A 393-Foot Asteroid Will Swing By Earth Tomorrow For A ‘Close Approach’

Published on: April 30, 2019 at 5:59 PM

A rather sizeable chunk of space rock is due to zoom past our planet tomorrow. Dubbed asteroid 2019 HO3, the celestial object is estimated to be up to 393 feet wide and will swing through our corner of space in the early hours of Wednesday morning for a so-called “Earth close approach,” asteroid trackers at NASA’s Jet Propulsion Laboratory (JPL) in Pasadena, California, announced yesterday.

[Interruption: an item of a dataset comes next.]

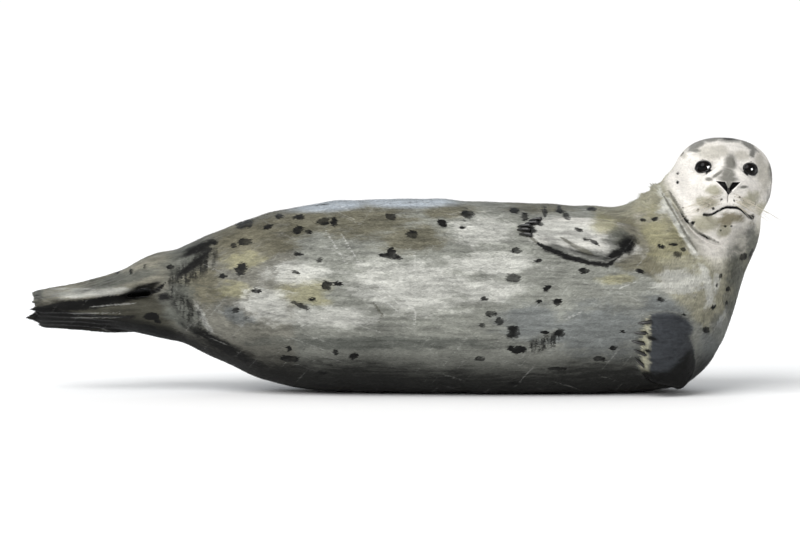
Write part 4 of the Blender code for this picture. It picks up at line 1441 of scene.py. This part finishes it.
def light_eyes(eyes):
    """A lamp that only the eyes mirror, as a small bright glint on the left side of the head."""
    lamp = area_light("catch", CATCH_AT, EYES[1].centre, CATCH_SIZE, CATCH_POWER, WHITE)
    lamp.visible_diffuse = False
    lit = bpy.data.collections.new("mirrors_catch")
    for eye in eyes:
        lit.objects.link(eye)
    lamp.light_linking.receiver_collection = lit


def make_stage(target):
    """Pale floor, even sky, and soft lights."""
    mesh = bpy.data.meshes.new("floor")
    mesh.from_pydata([(-30, -30, 0), (30, -30, 0), (30, 30, 0), (-30, 30, 0)], [], [(0, 1, 2, 3)])
    mesh.materials.append(floor_material())
    linked("floor", mesh)
    world = bpy.data.worlds.new("studio")
    world.use_nodes = True
    sky = world.node_tree.nodes["Background"]
    sky.inputs["Color"].default_value = (*WHITE, 1.0)
    sky.inputs["Strength"].default_value = SKY_LIGHT
    bpy.context.scene.world = world
    sun = bpy.data.lights.new("key", "SUN")
    sun.energy = SUN_LIGHT
    sun.angle = SUN_ANGLE
    aimed("key", sun, (0, 0, 0), SUN_FROM, "Z")
    area_light("rim", RIM_AT, target, RIM_SIZE, RIM_POWER, RIM_COLOUR)


def make_camera(target):
    """A long lens at a little above the animal's height."""
    data = bpy.data.cameras.new("camera")
    data.lens = LENS
    back = Vector((0.0, -math.cos(CAMERA_UP), math.sin(CAMERA_UP)))
    camera = aimed("camera", data, target + back * CAMERA_AWAY, -back)
    bpy.context.scene.camera = camera


# ---- build
def build():
    """The whole scene."""
    low, high = CAD_BOX
    make_camera((low + high) / 2 + Vector(CAMERA_AIM))
    make_stage((low + high) / 2)
    skin, shares = make_skin()
    mesh = skin.data
    mark_mesh(mesh, 1, points_of(mesh), normals_of(mesh), shares)
    mesh.materials.clear()
    mesh.materials.append(coat_material("skin", False))
    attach(skin, "root")
    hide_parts(*FLESH)
    coat = coat_material("coat", True)
    for piece in make_coat(skin, shares):
        piece.data.materials.append(coat)
        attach(piece, "root")
    eye_look = eye_material()
    light_eyes([make_eye(eye, eye_look) for eye in EYES])
    make_rims(rim_material())
    make_claws(claw_material())
    make_whiskers(skin, whisker_material())
    thin_out(skin)


build()
bpy.context.scene.view_settings.view_transform = "Standard"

Discovered in early April, the asteroid has been kept under strict observation for the past 25 days. After studying its trajectory, speed, and proximity to Earth, JPL specialists have pinpointed the date and hour of its close flyby of our planet. According to their calculations, asteroid 2019 HO3 will dart past Earth at 6:17 a.m. tomorrow morning.

During the moment of its close approach, the asteroid will be hurtling through space at break-neck speeds of more than 41,000 mph. That’s 54.3 times the speed of sound.

Classified as a near-Earth object (NEO), the space rock is estimated to measure anywhere between 170.6 feet and 393.7 feet in diameter. While an asteroid of this size would pose some serious problems if it happened to wander a little too close for comfort, tomorrow’s flyby will be a perfectly safe one. Data from NASA’s Center For Near-Earth Object Studies (CNEOS) shows that there’s no reason to fret as the space rock poses no danger of colliding with planet Earth.

In fact, during tomorrow’s close approach, asteroid 2019 HO3 will only come within 3.27 million miles of our planet’s surface. Given this vast distance – which is equivalent to 0.0352 astronomical units (AU), where one AU represents the distance between the Earth and the sun, or roughly 93 million miles – the space rock will be 13.7 times more distant than the moon when it comes barreling through our neck of the cosmic woods on Wednesday morning.

Near-Earth asteroid approaching our planet.

Tomorrow’s close brush with asteroid 2019 HO3 won’t be neither the first nor the last encounter with the wayfaring space rock. As the JPL data revealed, this particular NEO has been coming around our corner of the solar system for nearly a century – and will continue to do so for at least another 175 years.

The last time the space rock paid Earth a visit was almost exactly one year ago, on April 18, 2018. However, during its previous flyby, the asteroid buzzed Earth from a lot farther away, as it only managed to creep in within 27.8 million miles of our planet.

Asteroid 2019 HO3 will return for another close encounter next year, on April 24. After that, the space rock will disappear for a few years, only to resurface in the year 2026.

As The Inquisitr previously reported, NEOs are celestial bodies, such as comets and asteroids, that circle the sun on an orbit which allows them to “enter the Earth’s neighborhood” and to occasionally approach our planet.

“Note that a ‘close’ passage astronomically can be very far away in human terms: millions or even tens of millions of kilometers,” the CNEOS points out.